Rep. Eddie Day Pashinski, D-Wilkes-Barre, said he trusts Kane's judgment and believes previous attorneys general botched the sting case.

“She decided it was not a good use of taxpayers' money,” Pashinski said. But he questions why Ali, who faced 2,088 fraud charges, “was let go scot-free. That's a hard one for me to accept.”

As lawmakers and others question what happened, Kane must deal with “a public relations and political problem,” said Larry Ceisler, a media strategist from Philadelphia. Her initial response — citing “racism, sexism and the ol' boys club” — sounded like campaign rhetoric and undercut her legal arguments, he said.

And Kane never explained why she took a libel lawyer to a meeting she requested with The Inquirer, Ceisler noted.

Sprague won a $34 million libel judgment against The Inquirer that was reduced on appeal to $24 million, and settled for an undisclosed amount, according to published reports. The Inquirer reported that Kane hired Sprague for a potential defamation lawsuit because of the newspaper's story on Kane's dismissal of the sting investigation.

Kane blamed Fina for an “extraordinary and lenient” agreement to dismiss charges against Ali if he cooperated with prosecutors, saying he gave Ali the “deal of the century.” Fina signed the document two months before she took office.

Then, more than a week after her public explanation, Kane acknowledged that she gave the final approval to dismiss Ali's charges.
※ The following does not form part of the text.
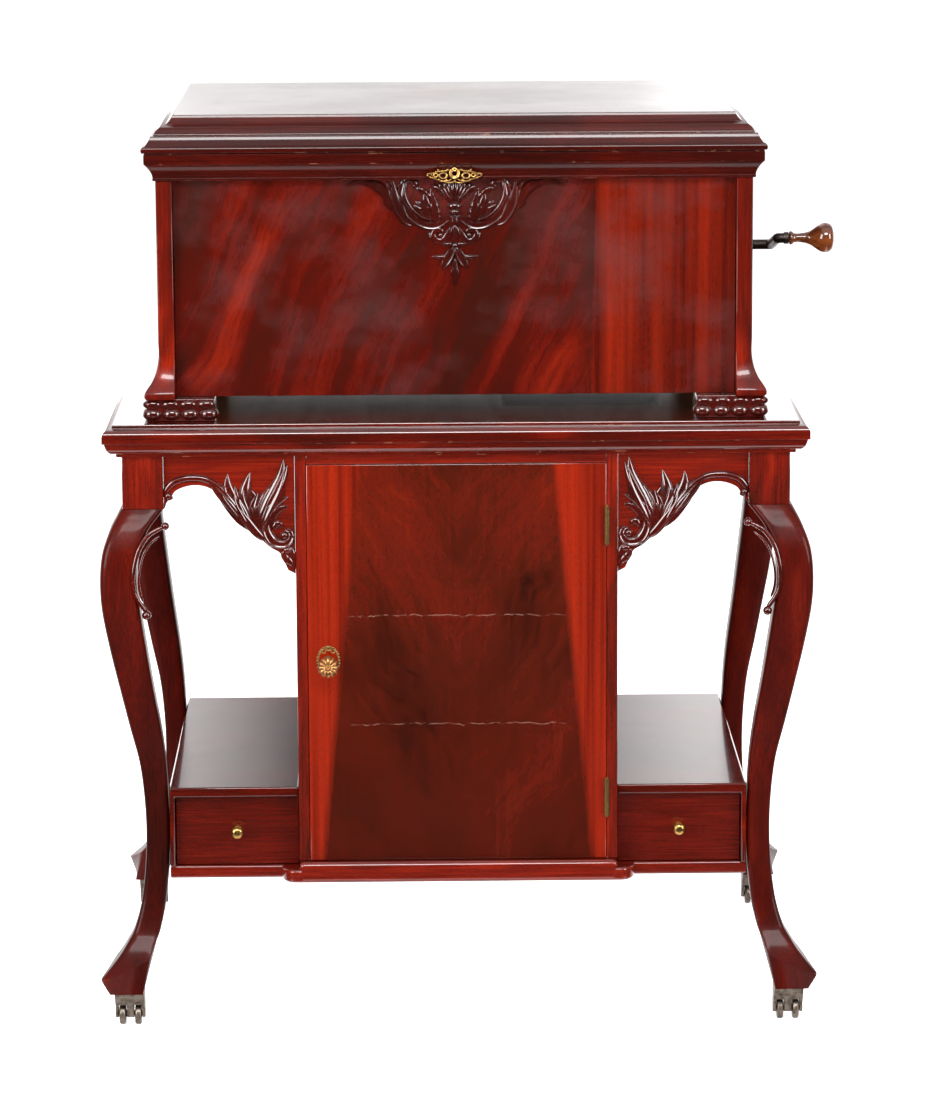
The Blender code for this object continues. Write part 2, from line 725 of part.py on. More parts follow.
def build_motor():
    top = BOARD_BOTTOM - FIT
    left = PLATTER_X - 0.055
    right = PLATTER_X + 0.105
    low = CRANK_Z - 0.048
    points = (
        (left, low), (right, low), (right, low + 0.005), (left + 0.006, low + 0.005),
        (left + 0.006, top - 0.006), (right, top - 0.006), (right, top), (left, top),
    )
    frame = make("motor_frame", prism(points, "Y", PLATTER_Y - 0.040, PLATTER_Y + 0.040), "iron")
    carve(frame, [bore(top - 0.03, top + 0.02, 0.0046, "Z", (PLATTER_X, PLATTER_Y, 0.0), 20)])
    start = PLATTER_X + 0.034
    end = start + 0.064
    profile = (
        (start, 0.0), (start, 0.010), (start + 0.004, 0.010), (start + 0.004, 0.034), (end - 0.004, 0.034),
        (end - 0.004, 0.010), (end, 0.010), (end, 0.0),
    )
    origin = ((start + end) / 2, PLATTER_Y, CRANK_Z)
    make("spring_barrel", turned(profile, "X", (0.0, PLATTER_Y, CRANK_Z), 24), "iron", origin)
    x = PLATTER_X - 0.028
    low = low + 0.0054
    high = top - 0.0064
    tall = high - low
    shape = (
        (0.0, 0.0), (0.0, 0.003), (0.25, 0.003), (0.3, 0.006), (0.42, 0.006), (0.47, 0.016),
        (0.55, 0.016), (0.6, 0.006), (0.72, 0.006), (0.77, 0.003), (1.0, 0.003), (1.0, 0.0),
    )
    profile = [(low + tall * part, radius) for part, radius in shape]
    origin = (x, PLATTER_Y, (low + high) / 2)
    make("governor", turned(profile, "Z", (x, PLATTER_Y, 0.0), 16), "brass", origin)


def build_turntable():
    low = CRANK_Z - 0.030
    deck = BOARD_TOP + 0.014
    profile = (
        (low, 0.0), (low, 0.004), (BOARD_TOP + 0.003, 0.004), (BOARD_TOP + 0.003, 0.020),
        (deck, 0.030), (deck, PLATTER_RADIUS - 0.004), (deck + 0.001, PLATTER_RADIUS),
        (deck + 0.010, PLATTER_RADIUS), (deck + 0.013, PLATTER_RADIUS - 0.003), (deck + 0.013, 0.0036),
        (deck + 0.023, 0.0036), (deck + 0.025, 0.0),
    )
    origin = (PLATTER_X, PLATTER_Y, deck)
    make("turntable", turned(profile, "Z", (PLATTER_X, PLATTER_Y, 0.0), 48), "felt", origin)


def build_horn():
    top = BOARD_BOTTOM - FIT
    low = CASE_BOTTOM + 0.012 + FIT
    mouth_y = CASE_BACK - CASE_WALL - 0.1165
    outer = []
    inner = []
    for step in range(7):
        part = step / 6
        z = top + (low - top) * part
        wide = 0.022 + 0.093 * part ** 2
        deep = 0.022 + 0.073 * part ** 2
        y = ARM_Y + (mouth_y - ARM_Y) * part
        for sections, wall in ((outer, 0.0), (inner, 0.003)):
            sections.append((ARM_X - wide + wall, ARM_X + wide - wall, y - deep + wall, y + deep - wall, z))
    make("horn", stack(outer + inner[::-1], closed=True), "iron")


def build_tone_arm():
    z = BOARD_TOP + 0.0004
    end = ARM_Y - ARM_REACH
    path = (
        (ARM_X, ARM_Y, z), (ARM_X, ARM_Y, z + 0.006), (ARM_X, ARM_Y, z + 0.008),
        (ARM_X, ARM_Y, ARM_Z - 0.020), (ARM_X, ARM_Y - 0.006, ARM_Z - 0.006),
        (ARM_X, ARM_Y - 0.020, ARM_Z), (ARM_X, end + 0.020, ARM_Z),
        (ARM_X, end + 0.006, ARM_Z), (ARM_X - 0.003, end, ARM_Z), (ARM_X - 0.0095, end, ARM_Z),
    )
    radii = (0.024, 0.024, 0.014, 0.013, 0.0125, 0.012, 0.0085, 0.008, 0.008, 0.007)
    make("tone_arm", swept(path, radii, 16), "brass", (ARM_X, ARM_Y, z))
    build_sound_box(end)


def build_sound_box(end):
    x = ARM_X - 0.0099
    profile = (
        (x, 0.0), (x, 0.011), (x - 0.003, 0.013), (x - 0.003, 0.0235), (x - 0.011, 0.0245),
        (x - 0.0125, 0.0230), (x - 0.0125, 0.0195), (x - 0.0105, 0.0185), (x - 0.0105, 0.003),
        (x - 0.0130, 0.0),
    )
    box = make("sound_box", turned(profile, "X", (0.0, end, ARM_Z), 24), "brass", (x - 0.006, end, ARM_Z))
    bar = block(x - 0.0090, x - 0.0060, end - 0.0016, end + 0.0016, ARM_Z - 0.0283, ARM_Z - 0.020)
    carve(box, [bar], "UNION")


def build_crank():
    start = PLATTER_X + 0.0984
    turn = HALF_CASE + 0.0395
    arm_y = PLATTER_Y - CRANK_ARM * math.cos(CRANK_LIFT)
    arm_z = CRANK_Z + CRANK_ARM * math.sin(CRANK_LIFT)
    path = (
        (start, PLATTER_Y, CRANK_Z), (turn, PLATTER_Y, CRANK_Z), (turn, arm_y, arm_z),
        (turn + 0.0142, arm_y, arm_z), (turn + 0.0143, arm_y, arm_z), (GRIP_END - 0.010, arm_y, arm_z),
    )
    radii = (CRANK_RADIUS, CRANK_RADIUS, CRANK_RADIUS, 0.0062, 0.0030, 0.0030)
    origin = ((start + turn) / 2, PLATTER_Y, CRANK_Z)
    make("crank", swept(path, radii, 12), "iron", origin)
    profile = (
        (GRIP_END - 0.0094, 0.0), (GRIP_END - 0.0094, 0.0034), (GRIP_START + 0.0006, 0.0034),
        (GRIP_START + 0.0006, 0.0085), (GRIP_START + 0.005, 0.0090), (GRIP_START + 0.008, 0.0065),
        (GRIP_START + 0.016, 0.0060), (GRIP_START + 0.026, 0.0085), (GRIP_START + 0.036, 0.0150),
        (GRIP_START + 0.044, 0.0193), (GRIP_START + 0.050, 0.0200), (GRIP_START + 0.055, 0.0175),
        (GRIP_START + 0.0585, 0.0110), (GRIP_END, 0.0),
    )
    grip = turned(profile, "X", (0.0, arm_y, arm_z), 20)
    make("crank_handle", grip, "fruitwood", ((GRIP_START + GRIP_END) / 2, arm_y, arm_z))


def build():
    clear_scene()
    build_stand_top()
    build_legs()
    build_aprons()
    build_cabinet()
    build_base()
    build_shelves()
    build_rack()
    build_door()
    build_drawers()
    build_casters()
    build_case()
    build_cornice()
    build_lid()
    build_motor_board()
    build_motor()
    build_turntable()
    build_horn()
    build_tone_arm()
    build_crank()


build()
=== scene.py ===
import math
import bmesh
import bpy
from mathutils import Matrix, Vector


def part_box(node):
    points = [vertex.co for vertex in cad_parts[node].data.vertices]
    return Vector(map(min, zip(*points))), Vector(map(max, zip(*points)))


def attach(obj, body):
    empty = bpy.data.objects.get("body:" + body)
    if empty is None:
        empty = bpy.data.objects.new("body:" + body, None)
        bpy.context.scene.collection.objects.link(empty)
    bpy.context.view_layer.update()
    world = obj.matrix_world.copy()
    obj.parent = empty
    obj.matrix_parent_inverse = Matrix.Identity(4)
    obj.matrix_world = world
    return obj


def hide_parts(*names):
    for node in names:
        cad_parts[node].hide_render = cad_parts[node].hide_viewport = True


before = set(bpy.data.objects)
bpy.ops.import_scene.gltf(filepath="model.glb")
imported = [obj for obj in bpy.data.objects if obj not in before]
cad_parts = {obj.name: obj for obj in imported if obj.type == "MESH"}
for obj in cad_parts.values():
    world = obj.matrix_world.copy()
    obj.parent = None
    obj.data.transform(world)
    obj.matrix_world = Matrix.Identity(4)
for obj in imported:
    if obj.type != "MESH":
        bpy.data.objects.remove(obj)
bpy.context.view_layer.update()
standLow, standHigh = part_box("stand_top")
middleX = (standLow.x + standHigh.x) / 2    # the crank pushes the object's own centre line off X = 0
sides = (("left", -1), ("right", 1))
ends = (("front", -1), ("rear", 1))
mergeGap = 2e-6    # vertices closer than this are one
print("frame loaded")


def boxOf(name):
    # a CAD node's box, measured from the object's own centre line
    low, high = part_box(name)
    shift = Vector((middleX, 0, 0))
    return low - shift, high - shift


def curveThrough(points, perSpan=8):
    found = []
    last = len(points) - 1
    for span in range(last):
        a = Vector(points[max(span - 1, 0)])
        b = Vector(points[span])
        c = Vector(points[span + 1])
        d = Vector(points[min(span + 2, last)])
        for step in range(perSpan):
            t = step / perSpan
            found.append(0.5 * (2 * b + (c - a) * t + (2 * a - 5 * b + 4 * c - d) * t * t
                                + (3 * b - a - 3 * c + d) * t ** 3))
    found.append(Vector(points[last]))
    return found


def runsToProfile(runs, perSpan=5):
    # each run is a smooth stretch, and a sharp corner stands where two runs meet
    profile = []
    for run in runs:
        stretch = [Vector(p) for p in run] if len(run) == 2 else curveThrough(run, perSpan)
        meets = profile and (stretch[0] - profile[-1]).length < 1e-7
        profile += stretch[1:] if meets else stretch
    return profile


def along(points, t):
    place = min(max(t, 0.0), 1.0) * (len(points) - 1)
    first = min(int(place), len(points) - 2)
    return points[first].lerp(points[first + 1], place - first)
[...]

She said she had no choice when Ali's attorney sought action on a contract.

But she could have taken that to a judge, said former Acting Attorney General Walter Cohen, who supports many of Kane's arguments.
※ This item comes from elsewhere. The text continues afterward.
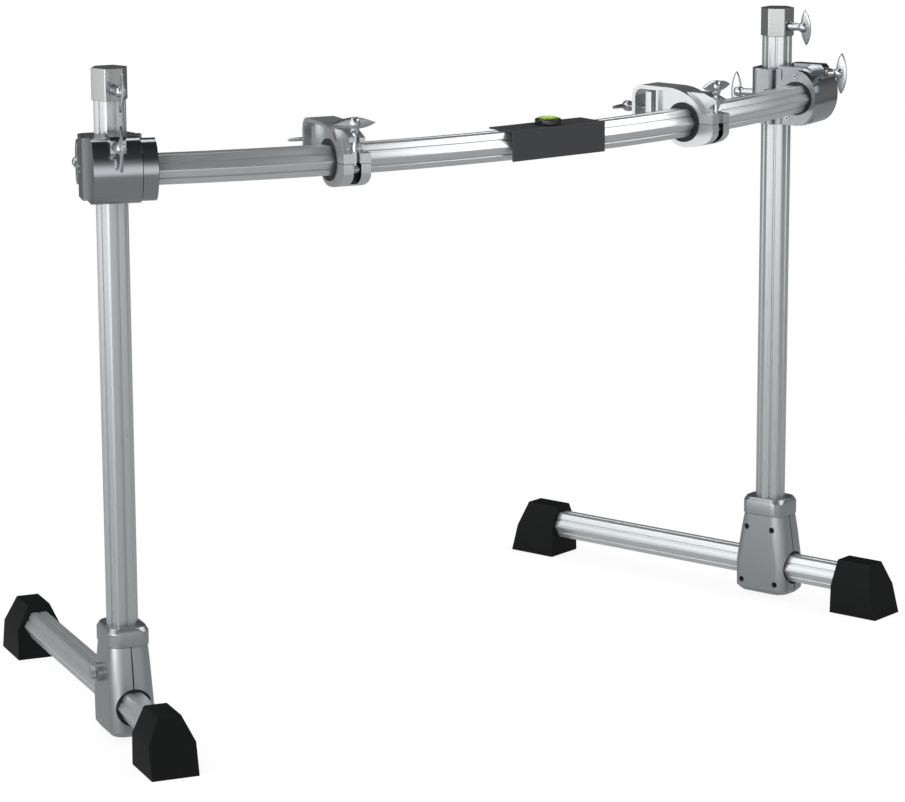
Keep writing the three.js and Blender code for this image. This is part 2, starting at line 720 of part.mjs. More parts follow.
function clampJaw() {
  const points = [
    [-grip.lugFront, -seat],
    ...arcPoints(
      0, -grip.jawFront, grip.lugFront, grip.jawBottom - grip.jawFront, degrees(180), degrees(270), 8,
    ),
    ...arcPoints(0, -seat, grip.ring, grip.jawBottom - seat, degrees(270), degrees(360), 8).slice(1),
  ];
  let jaw = alongX(outline(points), -grip.halfWidth, grip.halfWidth);
  jaw = jaw.add(gripKnuckle(-grip.knuckleHalf, grip.knuckleHalf, 0));
  jaw = jaw.subtract(gripKnuckle(-grip.halfWidth - overrun, -grip.knuckleHalf, joint.knuckleGap));
  jaw = jaw.subtract(gripKnuckle(grip.knuckleHalf, grip.halfWidth + overrun, joint.knuckleGap));
  jaw = jaw.subtract(gripBore()).subtract(gripPinHole());
  const slotHalf = grip.eyeHalf + joint.knuckleGap;
  const slotRear = grip.boltY + grip.pivotRadius + joint.knuckleGap;
  const slot = boxPoints(-slotHalf, slotHalf, -grip.lugFront - overrun, slotRear);
  jaw = jaw.subtract(alongZ(outline(slot), -grip.jawBottom, overrun));
  const trunnionHole = rod(
    [-grip.trunnionHalf - seat, grip.boltY, grip.pivotZ], [grip.trunnionHalf + seat, grip.boltY, grip.pivotZ],
    grip.trunnion + pin.fit,
  );
  return jaw.subtract(trunnionHole);
}

function clampPin() {
  return rod([-grip.halfWidth, grip.hingeY, 0], [grip.halfWidth, grip.hingeY, 0], pin.radius);
}

function swingBolt() {
  const crossRod = (half, radius) => rod(
    [-half, grip.boltY, grip.pivotZ], [half, grip.boltY, grip.pivotZ], radius,
  );
  const eye = crossRod(grip.eyeHalf, grip.pivotRadius);
  const trunnion = crossRod(grip.trunnionHalf, grip.trunnion);
  const shank = rod([0, grip.boltY, grip.pivotZ], [0, grip.boltY, grip.boltTop], grip.boltRadius);
  return eye.add(trunnion).add(shank);
}

function wingNut() {
  const ball = new THREE.SphereGeometry(grip.nutBall, 14, 8);
  let nut = toSolid(ball);
  nut = nut.add(rod([0, 0, 0], [0, 0, grip.nutAxial], wing.hub, wing.hub * flatShare));
  nut = nut.add(wingBlade(grip.nutAxial, wing.span));
  nut = nut.subtract(rod([0, 0, -grip.nutBall * 2], [0, 0, grip.nutAxial * 2], grip.boltRadius + seat));
  return nut.translate([0, grip.boltY, nutCentreZ]);
}

function clampShoe() {
  const profile = [
    [-shoe.halfWidth, shoe.front - shoe.pad], [-shoe.pad * 2, shoe.front], [shoe.pad * 2, shoe.front],
    [shoe.halfWidth, shoe.front - shoe.pad], [shoe.halfWidth, shoe.front + shoe.thick],
    [-shoe.halfWidth, shoe.front + shoe.thick],
  ];
  return alongZ(outline(profile), shoe.low, shoe.high);
}

function shoeWingBolt() {
  const start = shoe.front + shoe.thick + seat;
  const wallOut = grip.rearReach - start;
  const solid = wingScrew(wallOut + screw.backOff * 3, 0, shoeWingAt - start - wallOut - screw.backOff * 3);
  return aimed(solid, direction.y, direction.x, [0, start, grip.screwZ]);
}

function clampLiner() {
  const hole = hexPoints(tube.reach + running * 2, tube.round, cornersLevel);
  const shape = outline(circlePoints(liner.radius, 36), [hole]);
  return alongX(shape, -grip.linerHalf, grip.linerHalf);
}

// Scene graph
const frame = new THREE.Group();

function addMesh(parent, name, geometry, material) {
  const mesh = new THREE.Mesh(geometry, material);
  mesh.name = name;
  parent.add(mesh);
}

function addSet(parent, prefix, rows, flip) {
  for (const [name, solid, material] of rows) {
    const geometry = fromSolid(solid);
    addMesh(parent, `${prefix}_${name}`, flip ? mirrored(geometry) : geometry, material);
  }
}

const legParts = [
  ['upright', upright(), anodised],
  ['top_cap', topCap(), castSatin],
  ['cap_wing_bolt', capWingBolt(), castBright],
  ['base_outer_shell', baseShell(-1), castSatin],
  ['base_inner_shell', baseShell(1), castSatin],
  ['base_collar', baseCollar(), castSatin],
  ['base_lock_bolt', baseLockBolt(), steel],
  ['foot_bar', footBar(), anodised],
  ['front_foot', rubberFoot(-1, frontReach), rubber],
  ['rear_foot', rubberFoot(1, rearReach), rubber],
];

const jointParts = [
  ['joint_body', jointBody(), castBright],
  ['bar_jaw', barJaw(), castBright],
  ['bar_jaw_pin', barJawPin(), steel],
  ['bar_wing_bolt', barWingBolt(), castBright],
  ['bar_liner', barLiner(), nylon],
  ['bar_collar', barCollar(), castBright],
  ['upright_jaw', uprightJaw(), castBright],
  ['upright_jaw_pin', uprightJawPin(), steel],
  ['upright_wing_bolt', uprightWingBolt(), castBright],
  ['upright_liner', uprightLiner(), nylon],
];

const clampParts = [
  ['clamp_arm', clampArm(), castBright],
  ['clamp_jaw', clampJaw(), castBright],
  ['clamp_pin', clampPin(), steel],
  ['swing_bolt', swingBolt(), steel],
  ['wing_nut', wingNut(), castBright],
  ['clamp_shoe', clampShoe(), castSatin],
  ['shoe_wing_bolt', shoeWingBolt(), castBright],
  ['clamp_liner', clampLiner(), nylon],
];

for (const [side, name] of [[-1, 'left'], [1, 'right']]) {
  const leg = new THREE.Group();
  leg.position.set(side * halfSpan, 0, 0);
  leg.rotation.z = side * splayAngle;
  frame.add(leg);
  addSet(leg, name, legParts, side > 0);

  const head = new THREE.Group();
  head.position.set(side * halfSpan, 0, barHeight);
  head.rotation.z = side * endAngle;
  frame.add(head);
  addSet(head, name, jointParts, side > 0);

  const carrier = new THREE.Group();
  carrier.position.set(0, arcCentreY, barHeight);
  carrier.rotation.z = clampAngles[name];
  const onBar = new THREE.Group();
  onBar.position.set(0, -barBendRadius, 0);
  carrier.add(onBar);
  frame.add(carrier);
  addSet(onBar, name, clampParts, false);
}

const bar = new THREE.Group();
bar.position.set(0, 0, barHeight);
addMesh(bar, 'crossbar', fromSolid(crossbar()), anodised);
const middle = new THREE.Group();
middle.position.set(0, arcCentreY - barBendRadius, 0);
addSet(middle, 'badge', [['bracket', badgeBracket(), powderBlack]], false);
addSet(middle, 'level', [['ring', levelRing(), powderBlack], ['vial', levelVial(), liquid]], false);
bar.add(middle);
frame.add(bar);

// The origin is on the floor, under the middle of the whole frame
frame.updateMatrixWorld(true);
const extent = new THREE.Box3().setFromObject(frame);
frame.position.y = -(extent.min.y + extent.max.y) / 2;

export default frame;
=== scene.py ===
# %% [markdown]
# This lesson dresses a drum rack frame: two splayed legs, a curved crossbar and the clamps on it.
# Every piece made here sits on that frame, so first of all the frame is loaded.

# %% Load the frame
import json
import math
import bmesh
import bpy
from mathutils import Matrix, Vector


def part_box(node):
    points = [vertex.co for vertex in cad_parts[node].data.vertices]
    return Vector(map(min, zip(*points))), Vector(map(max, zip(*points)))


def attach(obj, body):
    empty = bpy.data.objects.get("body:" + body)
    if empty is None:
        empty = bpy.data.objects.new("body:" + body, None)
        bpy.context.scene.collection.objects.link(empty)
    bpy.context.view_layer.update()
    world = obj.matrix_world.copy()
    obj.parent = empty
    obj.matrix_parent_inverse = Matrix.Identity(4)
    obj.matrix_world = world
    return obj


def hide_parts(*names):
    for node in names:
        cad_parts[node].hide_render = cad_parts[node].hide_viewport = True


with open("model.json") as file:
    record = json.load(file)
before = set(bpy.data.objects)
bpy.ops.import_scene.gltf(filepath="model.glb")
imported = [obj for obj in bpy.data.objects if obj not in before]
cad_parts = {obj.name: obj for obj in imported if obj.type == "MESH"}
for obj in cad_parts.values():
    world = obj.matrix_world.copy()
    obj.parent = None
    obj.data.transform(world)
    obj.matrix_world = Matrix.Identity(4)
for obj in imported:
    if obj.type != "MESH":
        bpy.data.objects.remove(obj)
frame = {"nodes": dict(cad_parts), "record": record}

MM = 0.001
UP = Vector((0, 0, 1))
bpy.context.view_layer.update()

# %% [markdown]
# The photographer stood to the left of the rack and a little above the crossbar, with a long lens.
# A camera that looks down a little gives the same framing. It is turned in three steps: down from
# the horizon, round to the right, and a touch about its own axis.

# %% Camera
IMAGE_WIDTH_PX = 905
FOCAL_PX = 3595.1
SENSOR_MM = 36.0
CAMERA_AT = (-2.6538, -3.6085, 1.2902)
TURNED_RIGHT = math.radians(36.958)
LOOKS_DOWN = math.radians(12.276)
ROLLED = math.radians(-0.235)
camera_data = bpy.data.cameras.new("photo_camera")
camera_data.sensor_width = SENSOR_MM
camera_data.lens = SENSOR_MM * FOCAL_PX / IMAGE_WIDTH_PX
camera_data.clip_start = 0.1
camera_data.clip_end = 100
camera = bpy.data.objects.new("photo_camera", camera_data)
bpy.context.scene.collection.objects.link(camera)
down = Matrix.Rotation(math.pi / 2 - LOOKS_DOWN, 4, "X")
turn = Matrix.Rotation(-TURNED_RIGHT, 4, "Z") @ down @ Matrix.Rotation(ROLLED, 4, "Z")
camera.matrix_world = Matrix.Translation(CAMERA_AT) @ turn
bpy.context.scene.camera = camera
print("lens", round(camera_data.lens, 1), "mm")

# %% [markdown]
# Product photographs of metal are made in a white tent with soft lamps, and the colours should
# render as written, so the view transform is the plain one. The world, the floor and the finishes
# are all small trees of nodes. Six short functions keep them readable: they link two nodes, make a
# colour ramp, do a sum, turn a value into a tone of grey, make a white glow and mix two shaders.

# %% Helpers for node trees
bpy.context.scene.view_settings.view_transform = "Standard"
WHITE = (1, 1, 1, 1)


def link(tree, from_node, from_socket, to_node, to_socket):
    tree.links.new(from_node.outputs[from_socket], to_node.inputs[to_socket])


def ramp(tree, stops):
    node = tree.nodes.new("ShaderNodeValToRGB")
    while len(node.color_ramp.elements) < len(stops):
        node.color_ramp.elements.new(0.5)
    for element, (position, color) in zip(node.color_ramp.elements, stops):
        element.position = position
        element.color = (*color, 1.0)
    return node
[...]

Prosecutors persuaded the smooth-talking Ali, who might have been a federal informant, to go undercover as a lobbyist. Fina's agreement refers to “exculpatory evidence” that tended to exonerate Ali on many charges. His day care center paid the state a significant share of the $430,000 he overbilled the Department of Education, sources said.

Robert Levant, Ali's attorney, could not be reached.

‘Do something good'

Political strategists are not certain whether Kane has truly damaged her political career.
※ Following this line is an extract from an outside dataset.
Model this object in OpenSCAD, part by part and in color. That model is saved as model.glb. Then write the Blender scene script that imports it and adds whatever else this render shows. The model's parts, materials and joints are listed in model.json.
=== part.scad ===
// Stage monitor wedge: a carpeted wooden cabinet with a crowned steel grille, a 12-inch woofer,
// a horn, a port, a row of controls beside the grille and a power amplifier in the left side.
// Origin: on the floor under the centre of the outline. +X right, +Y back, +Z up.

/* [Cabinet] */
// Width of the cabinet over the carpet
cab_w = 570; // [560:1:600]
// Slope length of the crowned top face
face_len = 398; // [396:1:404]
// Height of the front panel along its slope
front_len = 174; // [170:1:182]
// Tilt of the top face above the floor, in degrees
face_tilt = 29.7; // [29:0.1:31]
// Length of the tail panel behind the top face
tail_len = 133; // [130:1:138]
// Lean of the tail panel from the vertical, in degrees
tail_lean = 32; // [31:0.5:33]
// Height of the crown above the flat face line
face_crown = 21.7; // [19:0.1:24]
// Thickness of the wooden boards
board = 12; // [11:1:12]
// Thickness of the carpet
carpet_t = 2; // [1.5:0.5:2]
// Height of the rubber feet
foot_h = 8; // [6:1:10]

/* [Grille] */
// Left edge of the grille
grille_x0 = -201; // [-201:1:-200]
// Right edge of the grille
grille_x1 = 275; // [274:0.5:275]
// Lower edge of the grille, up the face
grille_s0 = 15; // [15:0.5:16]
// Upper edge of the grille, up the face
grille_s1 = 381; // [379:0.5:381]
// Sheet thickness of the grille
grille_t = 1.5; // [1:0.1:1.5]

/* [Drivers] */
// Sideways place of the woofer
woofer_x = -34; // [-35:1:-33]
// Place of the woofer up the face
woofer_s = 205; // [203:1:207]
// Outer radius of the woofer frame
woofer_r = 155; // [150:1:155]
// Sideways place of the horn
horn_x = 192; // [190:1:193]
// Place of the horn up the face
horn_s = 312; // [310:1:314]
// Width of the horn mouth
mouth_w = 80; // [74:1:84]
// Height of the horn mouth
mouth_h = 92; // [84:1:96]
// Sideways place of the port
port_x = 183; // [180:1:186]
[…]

“I think at this point the honeymoon is clearly over,” said Anthony May, a former aide to the late Democratic Gov. Robert P. Casey and an executive with Triad Strategies in Harrisburg.

Charlie Gerow, a Republican strategist whose Quantum Communications is involved in Corbett's campaign, said Kane's handling of the sting case raises doubts about “her competence … her credibility.”

“The tapestry she wove at her press conference has unraveled at every corner,” Gerow said.

May tells clients who encounter public relations crises, “If you did something bad, do something good.” For Kane, that might mean announcing another public corruption case or releasing the Penn State report, even though it is not a criminal investigation.

“The big shoe that could drop is her report in the Sandusky case,” May said.

The timing of that report's release is critical, said Widener University's Leckrone. If her office releases it in August or September and attacks Corbett, the likely GOP nominee for governor in November, it will appear politically motivated, he said.

Kane's office won't say when it will be released.